UIN meyakini apabila mahasiswanya terpapar radikalisme, maka mudah terdeteksi oleh kampus dan dosen.
Univeristas Islam Negeri (UIN) Syarif Hidayatullah Jakarta menolak mahasiswanya disebut paling banyak berpotensi terpapar radikalisme. Menurut survei Setara Institute, mahasiswa UIN berpotensi seperti itu karena memiliki tingkat konservatif dan fundamental yang tinggi. Survei itu dirilis pekan lalu.
UIN Jakarta menilai hasil penelitian Setara bukan sesuatu yang serius. Rektor UIN Syarif Hidayatullah Jakarta, Amany Burhanuddin Umar Lubis mengatakan, penelitian tersebut tidak menggambarkan hal yang umum atau mewakili mahasiswa di kampusnya.

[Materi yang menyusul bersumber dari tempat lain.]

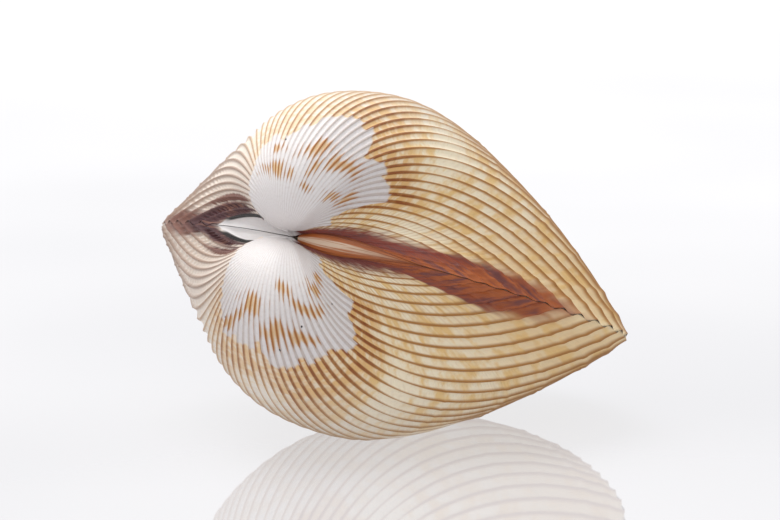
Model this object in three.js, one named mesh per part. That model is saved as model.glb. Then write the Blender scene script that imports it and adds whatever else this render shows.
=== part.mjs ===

"Tujuan dari penelitian itu memang khusus untuk meneliti benih-benih radikalisme, memang tujuannya untuk itu. Maka yang dicari responden yang mereka pilih, dan itu tidak mencerminkan berapa persen dari mahasiswa UIN Jakarta," kata Amany kepada Alinea.id, Selasa (2/7).
Amany menjelaskan, mahasiswa UIN Syarif Hidyatullah Jakarta berjumlah 32.000 mahasiswa. Jika Setara Institute melakukan observasi atas isu radikalisme kepada 1.000 mahasiswa, Amany menegaskan jumlah tersebut tidak memenuhi syarat untuk melabeli mahasiswanya berpotensi terpapar radikalisme atau eksklusivisme.
Bagi Amany, pihaknya tidak ambil pusing atas hasil survei itu. Mahasiswa hinga dosen-dosen yang ada juga biasa saja dalam melihat hasil survei Setara Institute.